Indeed, even at a young age I was aware of the stupidity of many of the programs – something I picked up from my father. I seem to recall being in the habit of making sarcastic comments about shows as we watched them, not necessarily an endearing habit!

But were Charlie’s Angels and Dallas good shows? No, I think it’s safe to say they were more or less…but I try not to be the smart-mouth anymore. They were entertainment. I myself can truly enjoy something like reruns of The Dukes of Hazzard just because it is so innocent and because it conjures up an America that still was a place I could feel comfortable in.

Things like the deaths of Farrah Fawcett and Ed McMahon remind us how much has changed (Michael Jackson’s death is sad too, but in a different way). May they rest in peace. Consider this great sketch from the Carol Burnett Show. This was just ordinary entertainment for ordinary people. But it could not be done today. The silly slapstick is a product of a world of white families consisting of married couples with children, people still largely unselfconscious about their ethnic particularity, people not battered with messages of their own guilt and lack of control over their society, people with family-centered values and lives. For them a joke about sex meant a double-entendre that would make the adults laugh while confusing the kids.

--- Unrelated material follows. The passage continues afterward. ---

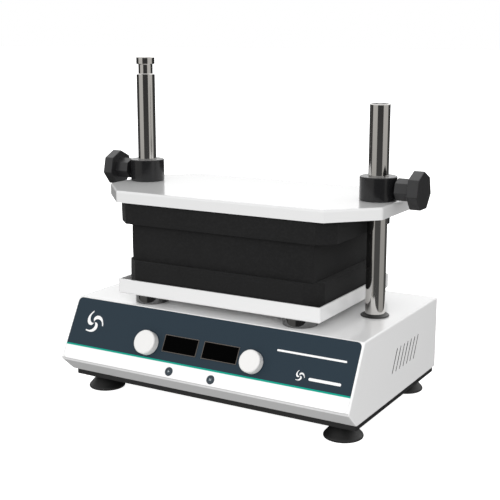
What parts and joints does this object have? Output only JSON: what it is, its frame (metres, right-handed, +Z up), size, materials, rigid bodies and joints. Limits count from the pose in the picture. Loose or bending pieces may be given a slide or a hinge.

For people who reject the current social order, the alienation one feels with much of the current media can be dispiriting. There are several things we can do, though. One is, of course, to go back to books and to the films and movies of the past. The second is to develop a knack for appreciating some selected parts of our current culture, even though this usually requires learning to ignore some objectionable aspect. The third is to begin setting the groundwork for the culture of our future. I have no pretension of being capable of anything grandiose, but one thing I try to do in this blog is to try to sketch out, at least in the imagination, some ideas about what a healthy culture could be like if it existed in America again.